In parallel, AIM intends to work with health and regulatory authorities to establish policy and regulatory sandboxes that clarify approval pathways, data governance, and safety standards. The aim is to help startups move from prototype to early adoption more efficiently.
How is AIM shortening the lab-to-clinic gap?
A persistent constraint in deep-tech healthcare has been fragmentation between AI researchers, clinicians, and life-science labs. Through the Deeptech Reactor, we are encouraging joint problem definition, shared R&D pathways, and closer collaboration between academia and startups.
By aligning incentives and integrating data, algorithms, and biological research from the outset, clinical deployment is treated as a design objective rather than a downstream possibility. This approach is intended to reduce friction and shorten the lab-to-clinic translation cycle.
How does AIM measure impact?
AIM measures impact through a structured framework that combines quantitative KPIs, periodic reporting by incubators and startups, and an assessment model developed with the World Bank and IIT Delhi.
Across Atal Incubation Centers and challenge-based programs such as Atal New India Challenges, we track indicators including startup survival, funding mobilized, revenue generation, IP creation, and jobs created.
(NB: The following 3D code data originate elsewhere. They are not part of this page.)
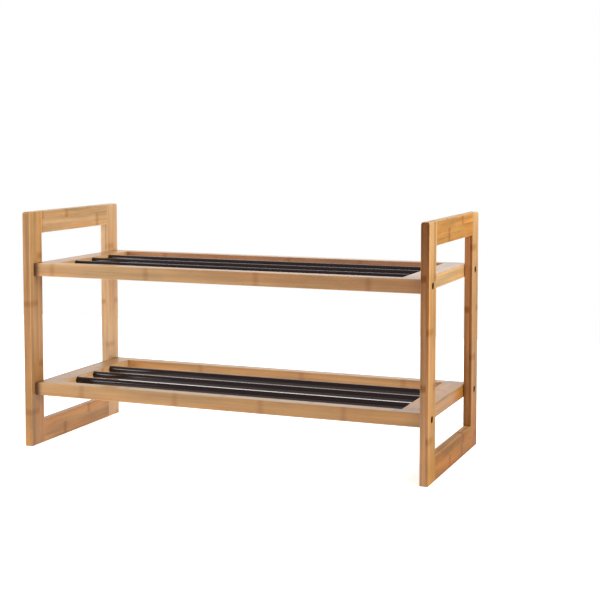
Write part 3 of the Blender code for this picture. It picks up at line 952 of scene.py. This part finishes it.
FLOOR_SIZE = 1.3
FLOOR_GLOW = 0.58
ROOM_LIGHT = 0.55
CORNER_DIMNESS = 0.95
BACKDROP_LIGHT = 1.0
HORIZON_LIGHT = 0.5
KEY_LIGHT = 3.4
KEY_ANGLE = 50
KEY_FROM = (0.85, -0.16, 0.50)
FILL_LIGHT = 17.0
FILL_SIZE = 0.7
FILL_PLACE = (-1.6, -1.2, 0.7)
FILL_TARGET = (-0.2, 0.0, 0.2)

CAMERA_PLACE = (0.9213, -2.0805, 0.5466)
CAMERA_DOWN = 4.145
CAMERA_TURN = 21.744
CAMERA_LENS = 78.92
CAMERA_SHIFT = -0.12


def build_floor():
    """A pale floor that fades into the white surround."""
    bm = bmesh.new()
    bmesh.ops.create_grid(bm, x_segments=1, y_segments=1, size=FLOOR_SIZE)
    floor = add_object("studio_floor", mesh_from(bm, "studio_floor"))
    floor.location.z = -0.0002
    material, _, shader = new_material("studio_floor")
    shader.inputs["Base Color"].default_value = (0.90, 0.90, 0.90, 1.0)
    shader.inputs["Roughness"].default_value = 0.9
    shader.inputs["Specular IOR Level"].default_value = 0.1
    shader.inputs["Emission Color"].default_value = (1.0, 1.0, 1.0, 1.0)
    shader.inputs["Emission Strength"].default_value = FLOOR_GLOW
    floor.data.materials.append(material)


def build_surround():
    """A white room: a lit backdrop low behind the rack, a bright band along its foot, a dim corner."""
    world = bpy.data.worlds.new("studio")
    world.use_nodes = True
    bpy.context.scene.world = world
    tree = world.node_tree
    tree.nodes.clear()
    g = Graph(tree)
    x, y, z = g.separate(g.node("ShaderNodeTexCoord").outputs["Generated"])
    behind = g.fade(y, 0.15, 0.75, 0.0, 1.0)
    across = g.fade(x, -0.75, -0.30, 0.45, 1.0)
    across = g.math("MULTIPLY", across, g.fade(x, -0.16, 0.04, 1.0, 0.0))
    low_down = g.fade(z, 0.30, 0.62, 1.0, 0.0)
    backdrop = g.math("MULTIPLY", behind, across)
    backdrop = g.math("MULTIPLY", backdrop, g.math("MULTIPLY", low_down, BACKDROP_LIGHT))
    strip = g.fade(x, -0.46, -0.34, 0.0, 1.0)
    strip = g.math("MULTIPLY", strip, g.fade(x, -0.24, -0.12, 1.0, 0.0))
    horizon = g.fade(g.math("ABSOLUTE", z), 0.06, 0.20, HORIZON_LIGHT, 0.0)
    horizon = g.math("MULTIPLY", g.math("MULTIPLY", strip, horizon), behind)
    corner = g.math("MULTIPLY", g.fade(x, 0.0, 0.12, 0.0, 1.0), g.fade(y, 0.2, 0.6, 0.0, 1.0))
    dimming = g.math("SUBTRACT", 1.0, g.math("MULTIPLY", corner, CORNER_DIMNESS))
    room = g.math("MULTIPLY", ROOM_LIGHT, dimming)
    seen = g.node("ShaderNodeBackground")
    lit = g.node("ShaderNodeBackground")
    for background in (seen, lit):
        background.inputs["Color"].default_value = (1.0, 1.0, 1.0, 1.0)
    g.feed(lit.inputs["Strength"], g.math("ADD", g.math("ADD", backdrop, horizon), room))
    mix = g.node("ShaderNodeMixShader")
    g.feed(mix.inputs[0], g.node("ShaderNodeLightPath").outputs["Is Camera Ray"])
    tree.links.new(lit.outputs[0], mix.inputs[1])
    tree.links.new(seen.outputs[0], mix.inputs[2])
    output = g.node("ShaderNodeOutputWorld")
    tree.links.new(mix.outputs[0], output.inputs[0])


def add_sun(name, energy, angle, towards):
    """A broad soft light from a direction."""
    light = bpy.data.lights.new(name, "SUN")
    light.energy = energy
    light.angle = math.radians(angle)
    lamp = bpy.data.objects.new(name, light)
    bpy.context.scene.collection.objects.link(lamp)
    lamp.rotation_euler = Vector(towards).to_track_quat("Z", "Y").to_euler()


def add_softbox(name, watts, size, place, target):
    """A square lamp that falls off with distance."""
    light = bpy.data.lights.new(name, "AREA")
    light.energy = watts
    light.size = size
    lamp = bpy.data.objects.new(name, light)
    bpy.context.scene.collection.objects.link(lamp)
    lamp.location = place
    towards = Vector(place) - Vector(target)
    lamp.rotation_euler = towards.to_track_quat("Z", "Y").to_euler()


def build_studio():
    """Floor, surround and lamps."""
    build_floor()
    build_surround()
    add_sun("key", KEY_LIGHT, KEY_ANGLE, KEY_FROM)
    add_softbox("fill", FILL_LIGHT, FILL_SIZE, FILL_PLACE, FILL_TARGET)
    bpy.context.scene.view_settings.view_transform = "Standard"


def build_camera():
    """The camera: a short telephoto a little above the rack, in front of it and to its right."""
    data = bpy.data.cameras.new("camera")
    data.lens = CAMERA_LENS
    data.shift_y = CAMERA_SHIFT
    camera = bpy.data.objects.new("camera", data)
    bpy.context.scene.collection.objects.link(camera)
    camera.location = CAMERA_PLACE
    camera.rotation_euler = (math.radians(90 - CAMERA_DOWN), 0, math.radians(CAMERA_TURN))
    bpy.context.scene.camera = camera


# ---------------------------------------------------------------------------------------------
# The rack
# ---------------------------------------------------------------------------------------------

ROD_COAT = (0.012, 0.0045, 0.0040)
BLACK_STEEL = (0.03, 0.02, 0.015)
BRASS = (0.60, 0.42, 0.17)
BEECH = (0.50, 0.33, 0.18)


def build_rack():
    """Every piece of the rack."""
    for side in SIDES:
        build_side_frame(side)
    black_steel = bare_metal("black_oxide_steel", BLACK_STEEL, 0.35, 400.0)
    brass = bare_metal("brass_insert", BRASS, 0.3, 300.0)
    dowel_wood = beech("beech_dowel", BEECH)
    for shelf in SHELVES:
        build_shelf_wood(shelf)
        for number, rod in enumerate(RODS):
            tube = coated_metal(f"{shelf}_{rod}_coat", ROD_COAT, 0.14, number + 1.0)
            build_rod(shelf, rod, tube)
        for side in SIDES:
            for end in ENDS:
                build_bolt(shelf, side, end, black_steel)
                joint = f"{shelf}_{side}_{end}"
                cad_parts[f"{joint}_insert"].material_slots[0].material = brass
                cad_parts[f"{joint}_dowel"].material_slots[0].material = dowel_wood


build_camera()
build_studio()
build_rack()
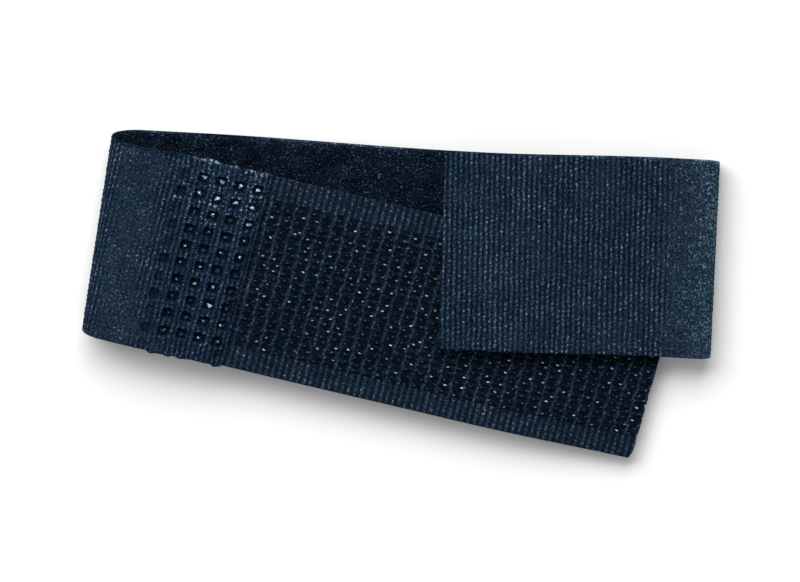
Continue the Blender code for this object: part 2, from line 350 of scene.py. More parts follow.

Commercialization milestones such as product launches, first customers, and market entry are central to evaluation.
Under AIM 2.0, impact assessment is being refined to reflect the realities of deep-tech innovation, including longer development cycles and higher capital requirements. While public reporting does not yet disaggregate sub-segments such as AI-driven surgical tools, healthtech remains a priority domain within the framework.
What comes next for AIM?
Over the next three to five years, AIM’s focus is on moving India’s deep-tech ecosystem from fragmented support mechanisms to mission-oriented platforms capable of absorbing scientific risk and delivering deployable solutions.
This includes building integrated Deeptech Reactors that combine patient capital, advanced R&D infrastructure, clinical and industrial testbeds, and regulatory support. We are also strengthening academic spin-outs, founder formation, and demand-linked innovation so that research outcomes align more closely with real-world needs.
The broader objective is to position India as a credible global hub for deep-tech and AI-enabled healthcare innovation, rather than only a source of early-stage ideas.